Implementation and Validation of a Finite-Element Full-Potential Solver

Iñigo López

Iñigo López did his honours’ project at Airbus Defence and Space in cooperation with the Chair of Structural Analysis (TUM) and the International Center for Numerical Methods in Engineering. He was supervised by Stepan Rechtik M.Sc., Dipl.-Ing. Roland Wüchner and Prof. Dr.-Ing. Kai-Uwe Bletzinger.

In the context of the aircraft industry, aeroelastic optimization is used to perform flight-load-design. This allows to find optimal aircraft designs that meet structural, economic and safety constraints (Figure 1). A few optimization examples are the maximization of lift and speed, or the minimization of weight, drag and fuel consumption. The optimization process requires computing the aerodynamic loads acting on the aircraft. The aim of this project is to develop a fluid solver that computes the air flow around an aircraft in order to calculate the aerodynamic loads.
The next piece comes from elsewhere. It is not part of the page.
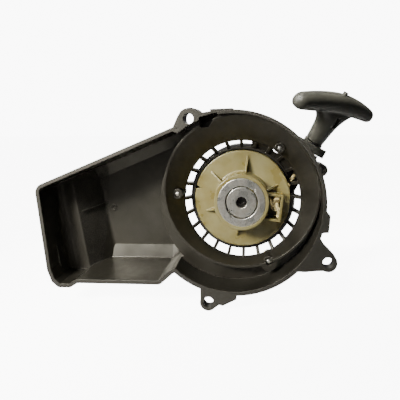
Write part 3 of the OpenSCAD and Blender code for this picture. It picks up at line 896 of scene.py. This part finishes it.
class STARTER_OT_rope(bpy.types.Operator):
    """Makes the rope: its turns on the reel, its run to the guide and the length that a pull draws out"""

    bl_idname = "starter.rope"
    bl_label = "Rope"

    def execute(self, context):
        radius = sizes().rope_diameter / 2
        low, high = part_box("rope_winding")
        layer, layers = 3 * MM, 3
        coil = new_piece("rope_turns", bmesh.new())
        run_tree(
            coil, rope_coil_tree(), Rope_diameter=layer, Groove_front=low.y,
            Drum_radius=high.x - layers * layer, Material=bpy.data.materials["braided_rope"],
        )
        coil.data.shade_smooth()
        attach(coil, "reel")
        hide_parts("rope_winding")

        place = handle_frame()
        up = (place.to_3x3() @ Vector((0, 0, 1))).normalized()
        bend = [SWIVEL - ROPE_DIRECTION * d * MM for d in (44, 36, 28, 20, 12, 6, 3, 1.2)]
        start, end = (SWIVEL + up * height for height in DRAWN_ENDS)
        bend += [SWIVEL + up * 1.2 * MM, start]
        self.tube("rope_to_guide", smooth_route([TANGENT_POINT, *bend], 14), radius, "root", "rope_run")

        travel = joint("handle_pull")["range_m"][1]
        steps = 160
        route, stations = [], []
        for i in range(steps + 1):
            t = i / steps
            route.append(start.lerp(end, t))
            stations.append(t * t * (3 - 2 * t) * travel)
        bm = bmesh.new()
        add_rope(bm, route, radius, stations=stations)
        drawn = finish(new_piece("rope_drawn_out", bm), "braided_rope", 60)
        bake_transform(drawn)

        held = [end, place @ Vector((0, 0, HELD_END))]
        self.tube("rope_in_handle", smooth_route(held, 80), radius, "handle", "rope_lead")
        return {"FINISHED"}

    def tube(self, name, route, radius, body, node):
        """A length of rope along a route, in place of a node."""
        bm = bmesh.new()
        add_rope(bm, route, radius)
        rope_piece(name, bm, body, node)


class STARTER_OT_knots(bpy.types.Operator):
    """Ties the rope's stopper knots in the reel's pocket and in the handle"""

    bl_idname = "starter.knots"
    bl_label = "Knots"

    def execute(self, context):
        radius = sizes().rope_diameter / 2
        low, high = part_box("reel_knot")
        right, up = Vector((1, 0, 0)), Vector((0, 0, 1))
        middle = Vector(((low.x + high.x) / 2 + 0.2 * MM, 15.0 * MM, -1.6 * MM))
        bm = bmesh.new()
        add_rope(bm, knot_route(middle, 1.4 * MM, right, up, 0.8), radius)
        tail = [(-1, -0.5, 1), (1.2, -1.6, -2), (2.6, -2.0, -4.6), (2.7, -1.6, -7.2), (2.0, -0.8, -9.2)]
        add_rope(bm, smooth_route([middle + Vector(p) * MM for p in tail]), radius)
        entry = [(0, 0.5, -1), (-0.2, 3, -1.6), (0, 6, -1.6), (0.2, 9.5, -1.6)]
        add_rope(bm, smooth_route([middle + Vector(p) * MM for p in entry]), radius)
        rope_piece("reel_knot_rope", bm, "reel", "reel_knot")

        low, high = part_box("handle_knot")
        middle = (low + high) / 2
        turned = handle_frame().to_3x3()
        bm = bmesh.new()
        route = knot_route(middle, 0.86 * MM, turned @ Vector((1, 0, 0)), turned @ Vector((0, 0, 1)))
        add_rope(bm, route, radius * 0.9)
        rope_piece("handle_knot_rope", bm, "handle", "handle_knot")
        return {"FINISHED"}


class STARTER_OT_handle(bpy.types.Operator):
    """Moulds the pull handle: a drooping cross bar that flows into a hollow stem"""

    bl_idname = "starter.handle"
    bl_label = "Handle"

    def execute(self, context):
        place = handle_frame()
        bm = bmesh.new()
        add_loft(bm, self.bar(place))
        stem = []
        for height, wide, deep in STEM_SECTIONS:
            ring = (Vector((wide * x, deep * y, height)) for x, y in self.circle())
            stem.append([place @ (point * MM) for point in ring])
        add_loft(bm, stem)
        grip = new_piece("pull_handle", bm)
        fused = grip.modifiers.new("fused", "REMESH")
        fused.mode = "VOXEL"
        fused.voxel_size = 0.55 * MM
        soft = grip.modifiers.new("soft", "SMOOTH")
        soft.factor = 0.5
        soft.iterations = 14
        settle(grip)

        holes = bmesh.new()
        turn = place @ Matrix.Rotation(math.pi / 2, 4, "X")
        add_lathe(holes, [(radius * MM, height * MM) for radius, height in HANDLE_BORE], turn)
        for vertex in bmesh.ops.create_cube(holes, size=1)["verts"]:
            vertex.co = place @ ((WINDOW_MIDDLE + vertex.co * WINDOW_SIZE) * MM)
        cut_away(grip, holes)
        finish(grip, "grip_black", 38)
        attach(grip, "handle")
        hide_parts("handle_grip")
        return {"FINISHED"}

    def circle(self, sides=28):
        """Points of a circle of radius 1."""
        turns = (2 * math.pi * k / sides for k in range(sides))
        return [(math.cos(a), math.sin(a)) for a in turns]

    def bar(self, place, stations=44):
        """Rings of points along the cross bar, which thins and droops towards its round ends."""
        half_bar = sizes().bar_length / 2
        rings = []
        for i in range(1, stations):
            s = -math.cos(math.pi * i / stations)
            cap = math.sqrt(max(0.0, 1 - max(0.0, (abs(s) - 1 + BAR_CAP) / BAR_CAP) ** 2))
            tall = BAR_HALF_TALL * (1 - 0.30 * s * s) * cap * MM
            deep = BAR_HALF_DEEP * (1 - 0.22 * s * s) * cap * MM
            droop = BAR_DROOP * abs(s) ** 1.7
            middle = Vector((s * half_bar + BAR_OFFSET * MM, 0, (BAR_HEIGHT - droop) * MM))
            rings.append([
                place @ (middle + Vector((0, deep * bulge(x), tall * bulge(y)))) for x, y in self.circle()
            ])
        return rings


def bulge(value, power=0.86):
    """Makes a round section a little squarer."""
    return math.copysign(abs(value) ** power, value)


class STARTER_OT_stage(bpy.types.Operator):
    """Sets the floor, the soft studio lights and the camera"""

    bl_idname = "starter.stage"
    bl_label = "Stage"

    def execute(self, context):
        scene = context.scene
        bm = bmesh.new()
        bmesh.ops.create_grid(bm, x_segments=1, y_segments=1, size=3.0)
        bmesh.ops.translate(bm, verts=bm.verts, vec=(0, 0, LOWEST - 0.5 * MM))
        floor = new_piece("floor", bm)
        floor.data.materials.append(bpy.data.materials["pale_floor"])

        camera = bpy.data.objects.new("camera", bpy.data.cameras.new("camera"))
        scene.collection.objects.link(camera)
        camera.location = CAMERA_PLACE
        camera.rotation_euler = [math.radians(a) for a in CAMERA_TURN]
        camera.data.lens = CAMERA_LENS
        camera.data.shift_x, camera.data.shift_y = CAMERA_SHIFT
        camera.data.clip_start = 0.01
        scene.camera = camera

        self.light("key", (-0.27, -0.25, 0.20), 0.09, 0.60, (-0.08, 0.03, 0), 56)
        self.light("table", (-0.20, -0.24, 0.13), 0.20, 0.25, (-0.20, -0.24, -0.07))
        self.light("top", (-0.06, -0.16, 0.34), 0.07, 0.15, (0.065, 0.04, 0.065), 24)
        self.light("back", (-0.2, 0.55, 0.35), 0.40, 1.2)
        scene.world = self.studio()
        return {"FINISHED"}

    def light(self, name, place, size, power, aim=(-0.02, 0.02, 0), spread=180):
        """A square lamp with its side in metres, its power in watts and its spread in degrees."""
        lamp = bpy.data.lights.new(name, "AREA")
        lamp.size = size
        lamp.energy = power
        lamp.spread = math.radians(spread)
        lamp.color = LIGHT_COLOUR
        light = bpy.data.objects.new(name, lamp)
        bpy.context.scene.collection.objects.link(light)
        light.location = place
        light.visible_camera = False
        light.rotation_euler = (Vector(aim) - Vector(place)).to_track_quat("-Z", "Y").to_euler()

    def studio(self):
        """Soft surroundings: glossy faces mirror a bright side, and the camera sees a pale background."""
        world = bpy.data.worlds.new("studio")
        world.use_nodes = True
        tree = world.node_tree
        tree.nodes.clear()
        direction = tree.nodes.new("ShaderNodeTexCoord").outputs["Generated"]
        to_right, _, up = add_node(tree, "ShaderNodeSeparateXYZ", {0: direction}).outputs
        side = plus(tree, times(tree, to_right, -0.8), times(tree, up, 0.6))
        path = tree.nodes.new("ShaderNodeLightPath")
        bright = ranged(tree, side, -0.35, 0.6, 0.05, 0.7)
        mirrored = times(tree, bright, path.outputs["Is Glossy Ray"])
        soft = add_node(tree, "ShaderNodeBackground", {"Strength": plus(tree, mirrored, 0.02)})
        seen = add_node(
            tree, "ShaderNodeBackground", {"Color": (1, 1, 1, 1), "Strength": BACKGROUND_GLOW},
        )
        either = add_node(tree, "ShaderNodeMixShader", {
            0: path.outputs["Is Camera Ray"], 1: soft.outputs[0], 2: seen.outputs[0],
        })
        add_node(tree, "ShaderNodeOutputWorld", {0: either.outputs[0]})
        return world


class STARTER_PT_parts(bpy.types.Panel):
    """Lists the operators and the sizes"""

    bl_idname = "STARTER_PT_parts"
    bl_label = "Recoil Starter"
    bl_space_type = "VIEW_3D"
    bl_region_type = "UI"
    bl_category = "Starter"

    def draw(self, context):
        for settings in (context.scene.starter_sizes, context.scene.starter_colours):
            box = self.layout.box()
            for name in settings.__annotations__:
                box.prop(settings, name)
        for operator in STEPS:
            self.layout.operator(operator.bl_idname)


STEPS = (
    STARTER_OT_finishes,
    STARTER_OT_stage,
    STARTER_OT_cover_screws,
    STARTER_OT_rope,
    STARTER_OT_knots,
    STARTER_OT_handle,
)
CLASSES = (StarterSizes, StarterColours, *STEPS, STARTER_PT_parts)


def register():
    for cls in CLASSES:
        bpy.utils.register_class(cls)
    bpy.types.Scene.starter_sizes = bpy.props.PointerProperty(type=StarterSizes)
    bpy.types.Scene.starter_colours = bpy.props.PointerProperty(type=StarterColours)


def unregister():
    del bpy.types.Scene.starter_colours
    del bpy.types.Scene.starter_sizes
    for cls in reversed(CLASSES):
        bpy.utils.unregister_class(cls)


def main():
    register()
    for operator in STEPS:
        group, name = operator.bl_idname.split(".")
        getattr(getattr(bpy.ops, group), name)()


if __name__ == "__main__":
    main()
Fig.1: Aeroelastic optimization has allowed Airbus to develop the A400M

Nowadays, state-of-the-art fluid solvers require a large amount of design variables and system evaluations to achieve accurate results. This leads to a significant overhead. For this reason a full-potential solver was developed in order to reduce the computational cost without loss of accuracy. Fast and robust subsonic solutions to the full-potential equation were obtained by means of the finite-element method. Figure 2 presents a sketch of the fluid domain and its boundaries. Figure 3 shows the solution for a NACA 0012 for an angle of attack of 5°. The resulting pressure distribution along the airfoil is presented in Figure 4. The wake boundary conditions were applied using a least-squares finite-element approach.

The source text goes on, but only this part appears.